On comprend, après ce que l’on vient de lire, le sens qu’attachait Okakura Kakuzo à ces deux affirmations : « L’Asie est une » et « l’Asie n’est rien, sinon spirituelle ». Spirituelle n’implique ici ni le besoin d’un monde d’essence transcendante, ni celui d’un culte d’êtres vraiment divins, mais le besoin mystique d’unité de l’univers qui se traduit chez tous les Asiatiques, qu’ils soient Chinois, Japonais, Indiens ou Russes eurasiens, par le mouvement spontané qui relie l’esprit au monde extérieur au lieu de l’y opposer et de le tenir, comme nous le faisons, dans un domaine à part[1]. « Ils (les Japonais) vivent enveloppés d’une atmosphère religieuse aussi légère et aussi douce que l’air de leur pays et on ne se demande point s’ils sont religieux[2]. »

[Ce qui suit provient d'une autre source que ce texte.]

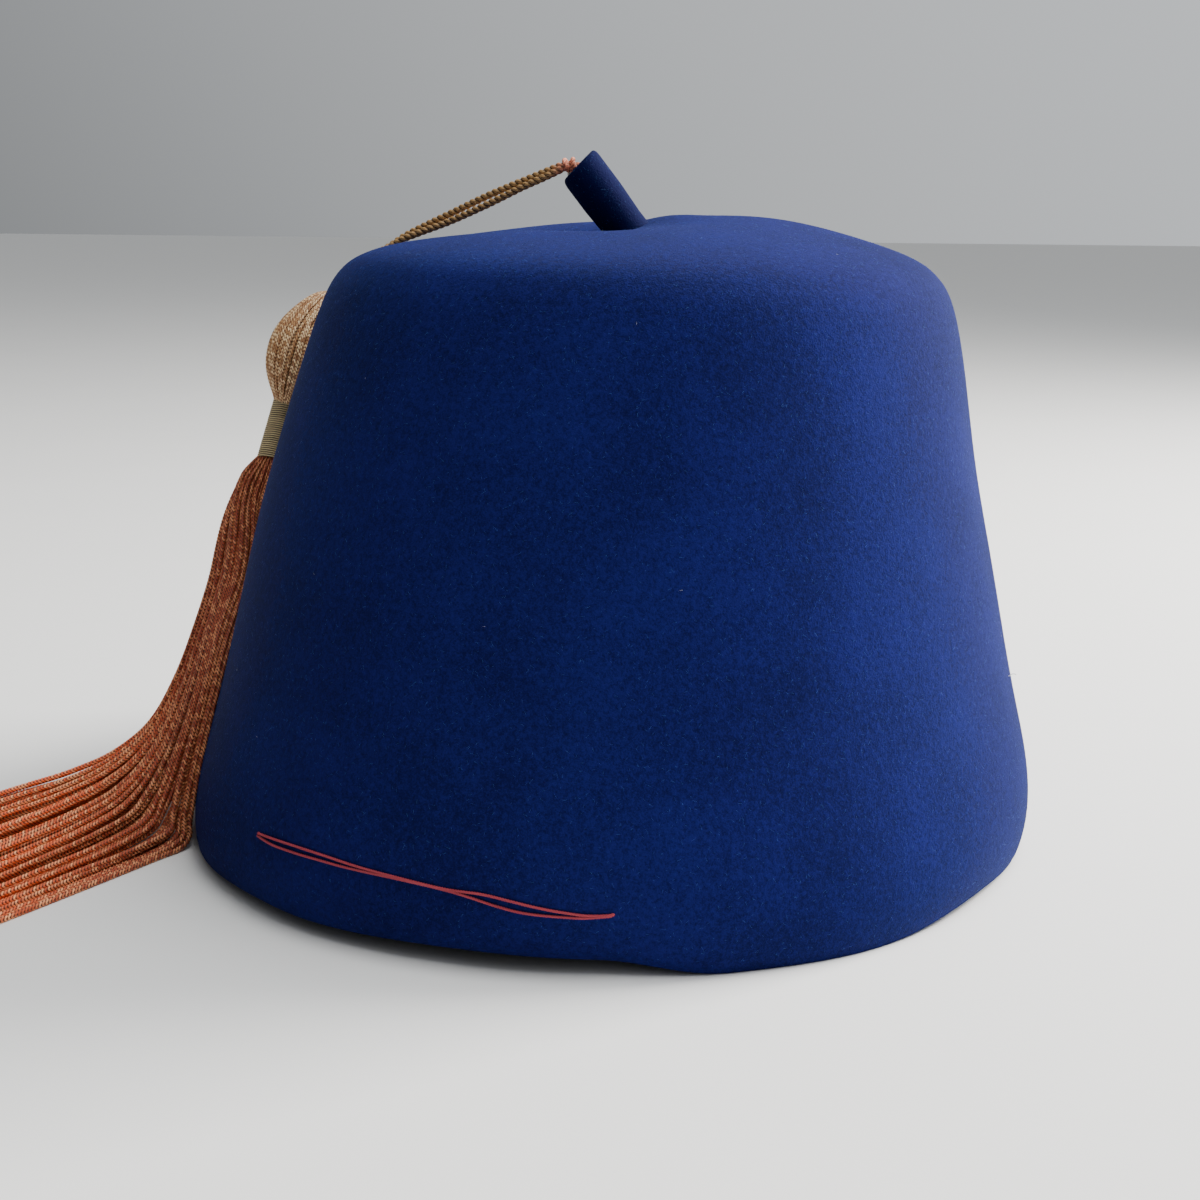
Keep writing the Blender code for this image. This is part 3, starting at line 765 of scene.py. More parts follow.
def laid(source, maker, name, shader, slot, **inputs):
    """Run a node group on a source object and return its result as a plain piece."""
    step = source.modifiers.new("lay", "NODES")
    step.node_group = maker.nodes
    step[maker.keys["Material"]] = shader
    for label, value in inputs.items():
        step[maker.keys[label.replace("_", " ").title()]] = value
    bpy.context.view_layer.update()
    graph = bpy.context.evaluated_depsgraph_get()
    mesh = bpy.data.meshes.new_from_object(
        source.evaluated_get(graph), preserve_all_data_layers=True, depsgraph=graph,
    )
    source.modifiers.clear()
    bpy.data.objects.remove(source, do_unlink=True)
    return finished_piece(name, mesh, shader)


def yarn(maker, name, lines, shader, slot, halves=None, **inputs):
    """Yarn or knitted strands along lines."""
    return laid(path_object(name + "_path", lines, halves), maker, name, shader, slot, **inputs)


# Felt


CROWN_ROWS = 165
CROWN_SIDES = 300
RIM_EDGE = 0.0006
# Rows of lift and inset of the rim's rounded edge, as shares of RIM_EDGE, from the wall down.
RIM_ROUNDING = ((1.0, 0.0), (0.3, 0.1), (0.08, 0.35), (0.0, 1.0))
STEM_SIDES = 72
# Rows of radius, as a share of STEM_RADIUS, and depth in metres, round the edge of the stem's end.
STEM_ROUNDING = ((0.985, 0.0010), (0.955, 0.00055), (0.91, 0.00022), (0.86, 0.00006))
# Angle of the lap along the stem, in degrees, with its groove's and its swelling's share of the radius.
LAP_ANGLE = 100.0
LAP_GROOVE = 0.045
LAP_SWELLING = 0.02
# Thickness of one turn of the rolled felt, and depth of the spiral between the turns.
ROLL_PITCH = 0.0016
ROLL_DEPTH = 0.0004


def build_crown(settings):
    """The felt crown, finer than its solid, with rounded edges at the rim."""
    felt = felt_material(
        "crown_felt", settings.felt_colour, settings.felt_light, settings.nap_colour,
    )
    outside = crown_grid(CROWN_ROWS, CROWN_SIDES)
    inside = outside - FELT * outward_normals(outside)
    outward = outside[0, :, :2] / np.linalg.norm(outside[0, :, :2], axis=1, keepdims=True)
    inside[0, :, :2] = outside[0, :, :2] - FELT * outward
    inside[0, :, 2] = outside[0, :, 2]
    rim = []
    for wall, way, rows in ((outside, -1.0, RIM_ROUNDING), (inside, 1.0, RIM_ROUNDING[::-1])):
        for lift, shift in rows:
            ring = wall[0].copy()
            ring[:, 2] += RIM_EDGE * lift
            ring[:, :2] += way * (outward * RIM_EDGE * shift)
            rim.append(ring)
    last = CROWN_ROWS - 1
    inner_rows = list(range(1, CROWN_ROWS, 5)) + [last]
    rings = [outside[i] for i in range(last, 0, -1)] + rim + [inside[i] for i in inner_rows]
    crown = finished_mesh("felt_crown", bridge_rings(rings), felt)
    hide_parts("crown")
    return crown


def surface_tree(piece):
    """A tree of the piece's faces, for finding its surface along a ray."""
    shape = bmesh.new()
    shape.from_mesh(piece.data)
    tree = BVHTree.FromBMesh(shape)
    shape.free()
    return tree


def stem_frame():
    """Centre of the stem's end, its axis and two cross directions, from the solid."""
    lean = CROWN_PROFILE[-1][1] * BASE_RADIUS
    above = Vector((lean, 0.0, CROWN_HEIGHT + STEM_LENGTH))
    seat = surface_tree(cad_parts["crown"]).ray_cast(above, Vector((0.0, 0.0, -1.0)))[0]
    axis = Vector((-math.sin(STEM_LEAN), 0.0, math.cos(STEM_LEAN)))
    right = Vector((math.cos(STEM_LEAN), 0.0, math.sin(STEM_LEAN)))
    return seat + axis * STEM_LENGTH, axis, right, Vector((0.0, 1.0, 0.0))


def build_stem(settings, crown):
    """The rolled felt stem: a spiral shows on its cut end, with a lap along the back."""
    felt = felt_material(
        "stem_felt", settings.stem_colour, settings.felt_colour, settings.nap_colour,
    )
    end, axis, right, back = stem_frame()
    tree = surface_tree(crown)
    turns = [2 * math.pi * i / STEM_SIDES for i in range(STEM_SIDES)]

    def lap(angle):
        seam = (math.degrees(angle) - LAP_ANGLE + 180.0) % 360.0 - 180.0
        swelling = LAP_SWELLING if 0 < seam < 60 else 0.0
        return -LAP_GROOVE * math.exp(-(seam / 7.0) ** 2) + swelling * math.cos(math.radians(seam * 1.5))

    def ring(radius, along, cut=0.0, spiral=0.0):
        tilted = right + axis * math.tan(cut)
        points = []
        for a in turns:
            reach = radius * (1.0 + lap(a))
            wave = math.cos(2 * math.pi * (reach / ROLL_PITCH - a / (2 * math.pi)))
            sink = -spiral * ROLL_DEPTH * (0.5 - 0.5 * wave)
            points.append(end + axis * (along + sink) + (tilted * math.cos(a) + back * math.sin(a)) * reach)
        return points

    def seated(points, sink):
        found = []
        for p in points:
            hit = tree.ray_cast(p, -axis)[0]
            found.append((hit or p - axis * STEM_LENGTH) - axis * sink)
        return found

    rings = [
        seated(ring(1.04 * STEM_ROOT_RADIUS, 0.0), 0.0008),
        seated(ring(1.03 * STEM_ROOT_RADIUS, 0.0), -0.0004),
    ]
    for share in np.linspace(0.90, 0.10, 22):
        radius = STEM_ROOT_RADIUS + (STEM_RADIUS - STEM_ROOT_RADIUS) * min(1.0, (1.0 - share) * 2.0)
        rings.append(ring(radius, -share * STEM_LENGTH, STEM_CUT * (1.0 - share)))
    for share, drop in STEM_ROUNDING:
        rings.append(ring(share * STEM_RADIUS, -drop, STEM_CUT))
    for radius in np.linspace(0.80 * STEM_RADIUS, STEM_BORE_RADIUS, 12):
        rings.append(ring(radius, 0.0, STEM_CUT, 1.0))
    rings.append(ring(0.98 * STEM_BORE_RADIUS, -0.0004, STEM_CUT))
    rings.append(ring(0.95 * STEM_BORE_RADIUS, -STEM_BORE_DEPTH))
    stem = finished_mesh("felt_stem", bridge_rings(rings), felt)
    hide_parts("stem")
    return stem


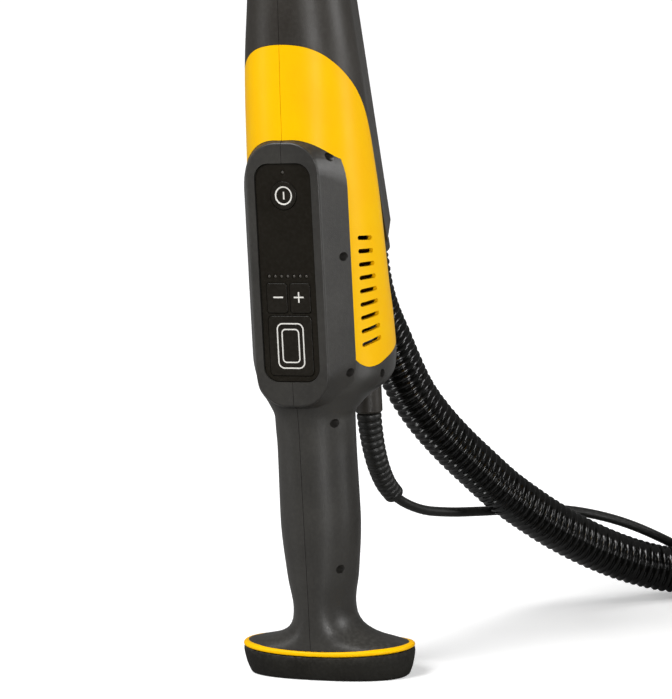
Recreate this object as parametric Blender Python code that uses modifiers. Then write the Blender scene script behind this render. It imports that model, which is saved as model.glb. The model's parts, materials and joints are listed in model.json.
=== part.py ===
"""Long-reach drywall sander: handle, control housing, dust hose, mains lead and sanding head.

The tool stands upright on its rubber end cap. +Z runs up the tool, the control panel faces -Y,
the dust hose and the mains lead leave on the +Y side. Units are metres. The origin is the middle
of the end cap's flat underside.
"""

import math

import bmesh
import bpy
import numpy as np
from mathutils import Matrix, Vector

# Fits
GAP = 0.0003
WALL = 0.0026
KEY_CLEARANCE = 0.0004
RUNNING_CLEARANCE = 0.0004

# End cap and its yellow band
CAP_WIDTH = 0.1246
CAP_DEPTH = 0.0612
CAP_HEIGHT = 0.0168
CAP_SQUARENESS = 2.35
CAP_SIDE = ((0.0, 0.0062), (0.0008, 0.0046), (0.0030, 0.0034), (0.0075, 0.0016), (0.0130, 0.0003))
BAND_HEIGHT = 0.0038
END_SAG = 0.0026

# Grip and control housing, as half widths and as distances from the tool's axis
GRIP_HALF_WIDTH = 0.0272
GRIP_FRONT = -0.0302
GRIP_BACK = 0.0258
GRIP_NECK_HALF_WIDTH = 0.0200
HOUSING_HALF_WIDTH = 0.0456
HOUSING_FRONT = -0.0348
NECK_RADIUS = 0.0220
NECK_HOUSING_HALF_WIDTH = NECK_RADIUS + 0.0055
FRONT_SQUARENESS = 2.10
GRIP_TOP = 0.2500
HOUSING_TOP = 0.5750
COVER_LOW = 0.1900
COVER_HIGH = 0.4450
SPINE_LOW = 0.2850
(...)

L’écrivain japonais s’est chargé lui-même dans un passage réputé de son livre de nous faire pour ainsi

  1. On lit dans Essai sur la Mythologie japonaise, par Nobuhiro Matsumoto, p. 76 (Geuthner édi., Paris) : « La grande déesse Amaterasu possède incontestablement le caractère de prêtresse. Les notions de Dieu et de prêtre sont confondues dans le shintoïsme. Les prêtres ou les prêtresses lorsqu’ils se déguisaient en dieux pendant une fête, étaient véritablement des dieux… Ainsi le dieu est un être qu’on a déguisé pour la célébration des rites. »
  2. La société japonaise, par André Bellessort, p. 193 (Perrin).